Terkait nama terminal, Presiden mempersilakan pemerintah daerah untuk mengusulkan nama berbeda untuk Terminal Kijing. Pemda bisa mengajukannya kepada pemerintah pusat.
Integrasi
Integrasi infrastruktur menjadi hal penting dalam hilirisasi industri. Hal ini menjadi salah satu yang disampaikan Program Director Institute for Development of Economic and Finance (Indef) Esther Sri Astuti dalam pertemuan para ekonom dengan Presiden Jokowi di Istana Negara, Jakarta, 3 Agustus lalu.
Menurut Esther, infrastruktur mulai kawasan industri, jalan, bandara dan pelabuhan perlu terintegrasi. Dengan demikian, biaya logistik murah, harga barang bersaing di pasar global.

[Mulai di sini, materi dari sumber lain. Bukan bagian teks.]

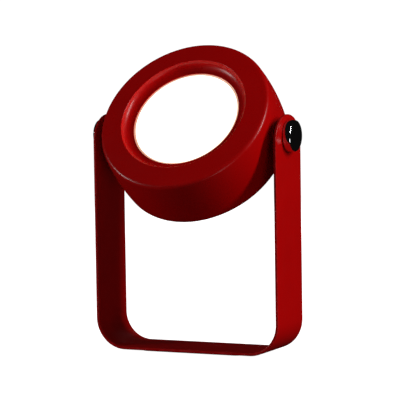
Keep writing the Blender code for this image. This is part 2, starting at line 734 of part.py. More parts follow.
def smooth_path(points, steps):
    """A Catmull-Rom curve through the points."""
    ends = [2 * points[0] - points[1], *points, 2 * points[-1] - points[-2]]
    path = []
    for a, b, c, d in zip(ends, ends[1:], ends[2:], ends[3:]):
        for i in range(steps):
            t = i / steps
            straight = 2 * b + (c - a) * t
            bent = (2 * a - 5 * b + 4 * c - d) * t ** 2 + (3 * b - a - 3 * c + d) * t ** 3
            path.append((straight + bent) / 2)
    return [*path, points[-1]]


def make_leads():
    board_front = DRIVER_BOARD[1] + GAP
    cell_exit = CELL_SIZE[1] / 2 + 2 * GAP + GUARD_SIZE[1]
    battery = [(cell_exit, CELL_LEAD_HEIGHT), *CELL_LEAD_BENDS, (CELL_LEAD_END, board_front)]
    edge = LED_BOARD_RADIUS
    bends = [(-edge - out, height) for out, height in LED_LEAD_BENDS]
    start = (LED_LEAD_INSET - edge, LED_BOARD[1] + GAP + LEAD_RADIUS)
    engine = [start, *bends, (bends[-1][0], board_front)]
    for pole, side, material in (("positive", 1, WIRE_RED), ("negative", -1, WIRE_BLACK)):
        x = side * LEAD_SPACING / 2
        lead(f"battery_lead_{pole}", battery, x, material)
        lead(f"led_lead_{pole}", engine, x, material)


# ---------------------------------------------------------------- pivot fittings


def cap_profile():
    """Knob cap: slightly tapered side, low dome, washer pocket and blind bore behind."""
    rim, crown = CAP
    dome_height = crown - CAP_SHOULDER
    dome = arc((0, CAP_SHOULDER), (CAP_SHOULDER_RADIUS, dome_height), 90, 0, 6)[1:]
    pocket_radius, pocket_floor = CAP_RECESS
    return [
        (0, crown),
        *dome,
        (CAP_RADIUS, rim + CAP_SOFTENING[1]),
        (CAP_RADIUS - CAP_SOFTENING[0], rim),
        (pocket_radius, rim),
        (pocket_radius, pocket_floor),
        (STUD_BORE, pocket_floor),
        (STUD_BORE, CAP_BORE_END),
        (0, CAP_BORE_END),
    ]


def make_pivot(side, turn):
    finish(turned(f"pivot_cap_{side}", cap_profile(), MEDIUM, turn), CHROME)
    finish(turned(f"pivot_stud_{side}", disc(STUD_RADIUS, *STUD), 20, turn), STEEL)
    washer = turned(f"friction_washer_{side}", ring(STUD_BORE, WASHER_RADIUS, *FRICTION_WASHER), COARSE, turn)
    finish(washer, BLACK_PLASTIC)
    thrust = ring(STUD_BORE, THRUST_WASHER_RADIUS, *THRUST_WASHER)
    finish(turned(f"thrust_washer_{side}", thrust, COARSE, turn), STEEL)
    flange_in, flange_out = BUSH_FLANGE
    bush = [
        (STUD_BORE, BUSH_END),
        (BUSH_RADIUS, BUSH_END),
        (BUSH_RADIUS, flange_out),
        (WASHER_RADIUS, flange_out),
        (WASHER_RADIUS, flange_in),
        (STUD_BORE, flange_in),
    ]
    finish(turned(f"pivot_bush_{side}", bush, COARSE, turn), BLACK_PLASTIC)


def make_pivot_nut(side, turn):
    nut = from_bmesh(
        f"pivot_nut_{side}", lambda bm: add_rod(bm, NUT_CORNER_RADIUS, *NUT, segments=6), PARTS, HEAD, turn
    )
    bore = from_bmesh(
        f"nut_bore_{side}", lambda bm: add_rod(bm, STUD_BORE, NUT[0] - MM, NUT[1] + MM), CUTTERS, HEAD, turn
    )
    boolean(nut, as_cutter(bore))
    finish(nut, STEEL)


# ---------------------------------------------------------------- assembly

clear_scene()
PARTS = new_collection(PART_NAME)
CUTTERS = new_collection("cutters")

HEAD = bpy.data.objects.new("head_pivot", None)
place(HEAD, PARTS, turn=(math.pi / 2 - REST_TILT, 0, 0), location=(0, 0, PIVOT_HEIGHT))

RED_METAL = new_material("red_bracket", (0.33, 0.003, 0.006), 0.38)
RED_CASING = new_material("red_casing", (0.33, 0.003, 0.006), 0.42)
CHROME = new_material("chrome", (0.8, 0.8, 0.82), 0.06, 1.0)
OPAL = new_material("opal", (0.95, 0.94, 0.9), 0.35)
RUBBER = new_material("rubber", (0.03, 0.03, 0.03), 0.8)
STEEL = new_material("steel", (0.55, 0.55, 0.56), 0.3, 1.0)
ALUMINIUM = new_material("aluminium", (0.75, 0.75, 0.76), 0.35, 1.0)
WHITE_PLASTIC = new_material("white_plastic", (0.88, 0.88, 0.86), 0.35)
BLACK_PLASTIC = new_material("black_plastic", (0.02, 0.02, 0.02), 0.5)
BUTTON_GREY = new_material("button_grey", (0.05, 0.05, 0.055), 0.6)
BOARD_WHITE = new_material("board_white", (0.85, 0.85, 0.83), 0.4)
BOARD_GREEN = new_material("board_green", (0.02, 0.16, 0.06), 0.45)
LED_YELLOW = new_material("led_phosphor", (0.85, 0.62, 0.1), 0.5)
FOIL = new_material("cell_foil", (0.62, 0.63, 0.65), 0.4, 0.6)
CLEAR = new_material("clear_pipe", (0.85, 0.88, 0.9), 0.15)
WIRE_RED = new_material("wire_red", (0.5, 0.01, 0.01), 0.5)
WIRE_BLACK = new_material("wire_black", (0.01, 0.01, 0.01), 0.5)

make_bracket()
make_base_pad()
make_front_casing()
make_rear_cover()
make_cover_seal()
make_cover_screws()
make_diffuser()
make_reflector()
make_led_board()
make_leds()
make_battery()
make_driver_board()
make_switch_and_button()
make_leads()
for side_name, side_turn in SIDES:
    make_pivot(side_name, side_turn)
    make_pivot_nut(side_name, side_turn)
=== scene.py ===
"""Looks for a small tilting darkroom safelight: a red lamp head in a bent strap stand.

Metres, +Z up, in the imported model's frame. Head pieces are worked out in the head's own frame
(across, up the face, forwards through the lens) with its origin on the tilt axis.
"""

import json
import math

import bmesh
import bpy
import numpy as np
from mathutils import Matrix, Vector


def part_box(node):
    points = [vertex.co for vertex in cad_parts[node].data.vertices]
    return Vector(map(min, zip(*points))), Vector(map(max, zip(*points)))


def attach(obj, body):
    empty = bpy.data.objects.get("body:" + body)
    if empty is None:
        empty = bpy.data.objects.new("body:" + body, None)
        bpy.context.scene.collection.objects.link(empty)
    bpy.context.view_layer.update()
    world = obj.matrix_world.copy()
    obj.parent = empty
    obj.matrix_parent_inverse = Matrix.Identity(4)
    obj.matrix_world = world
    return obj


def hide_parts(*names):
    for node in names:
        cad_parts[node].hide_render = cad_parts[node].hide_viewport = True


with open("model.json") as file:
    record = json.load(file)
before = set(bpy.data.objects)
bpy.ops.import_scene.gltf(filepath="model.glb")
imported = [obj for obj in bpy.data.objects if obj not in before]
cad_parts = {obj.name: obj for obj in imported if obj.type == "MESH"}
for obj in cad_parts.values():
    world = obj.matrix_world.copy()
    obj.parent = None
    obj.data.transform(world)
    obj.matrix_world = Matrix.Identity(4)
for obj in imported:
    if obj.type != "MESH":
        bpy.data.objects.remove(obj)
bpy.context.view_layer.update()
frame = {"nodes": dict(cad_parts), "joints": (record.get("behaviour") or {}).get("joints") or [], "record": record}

MM = 0.001
GAP = 0.3 * MM  # left between a piece and the one it sits in
WELD = 0.002 * MM  # points closer than this become one
CLEAR = 0.03 * MM  # keeps a cutter's rings off the surface it goes through
LEAD = 1 * MM  # how far a cutter starts outside the surface
STRAP_STEP = 0.8 * MM  # the points along an outline are at most about this far apart
DRUM_STEP = 3 * MM
COVER_STEP = 2.5 * MM
SLOT_STEP = 1 * MM
SMOOTH_LIMIT = math.radians(40)  # edges that turn more than this stay sharp
WEAR_AND_HIGHLIGHT_RADIUS = 0.3 * MM  # corners this tight or tighter take the full wear colour and painted edge highlight
SHORTEST_RUN = 0.02 * MM  # keeps the turn per length finite at doubled points

# ---------------------------------------------------------------- places, from the frame

JOINTS = {joint["name"]: joint for joint in frame["joints"]}
PIVOT = np.array(JOINTS["head_tilt"]["pos_m"], float)
LENS_AXIS = np.array(JOINTS["button_press"]["axis"], float)
ACROSS = np.array([1.0, 0.0, 0.0])
UP_THE_FACE = np.cross(LENS_AXIS, ACROSS)
HEAD = (PIVOT, ACROSS, UP_THE_FACE, LENS_AXIS)
RIGHT_PIVOT = (PIVOT, UP_THE_FACE, LENS_AXIS, ACROSS)
LEFT_PIVOT = (PIVOT, LENS_AXIS, UP_THE_FACE, -ACROSS)
SIDES = (("right", RIGHT_PIVOT), ("left", LEFT_PIVOT))


def node_box(node):
    """The low and high corners of a CAD node's box."""
    low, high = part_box(node)
    return np.array(low, float), np.array(high, float)


# Strap stand.
STRAP_LOW, STRAP_HIGH = node_box("bracket")
STRAP_THICKNESS = 1.6 * MM
STRAP_EDGE_ROUND = 0.45 * MM
BEND_RADIUS = 17.2 * MM  # outside of each bend
ARM_HOLE_RADIUS = 4.3 * MM
ARM_END_ARCH = 14.8 * MM  # height of the arched end, sides to top
PAD_LOW, PAD_HIGH = node_box("base_pad")
PAD_CORNER = 5 * MM
PAD_EDGE_ROUND = 0.2 * MM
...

Selain itu, permintaan pasar internasional juga perlu dipahami. ”Jangan sampai hilirisasi industri hanya semata memenuhi ambisi hilirisasi tetapi tidak memperhatikan demand masyarakat internasional atau buyer. Contoh, kopi, market ingin certified label, tapi kita baru bisa ekspor green bean,” ujarnya kepada wartawan.
Selain itu, semua kepingan penting dalam rantai pasok perlu disiapkan di dalam negeri. Hilirasi juga memerlukan produk tengah (intermediate) selain bahan baku. Bila produk tengah ini belum ada, investor bisa diundang untuk membangun pabrik yang memproduksi produk tengah ini.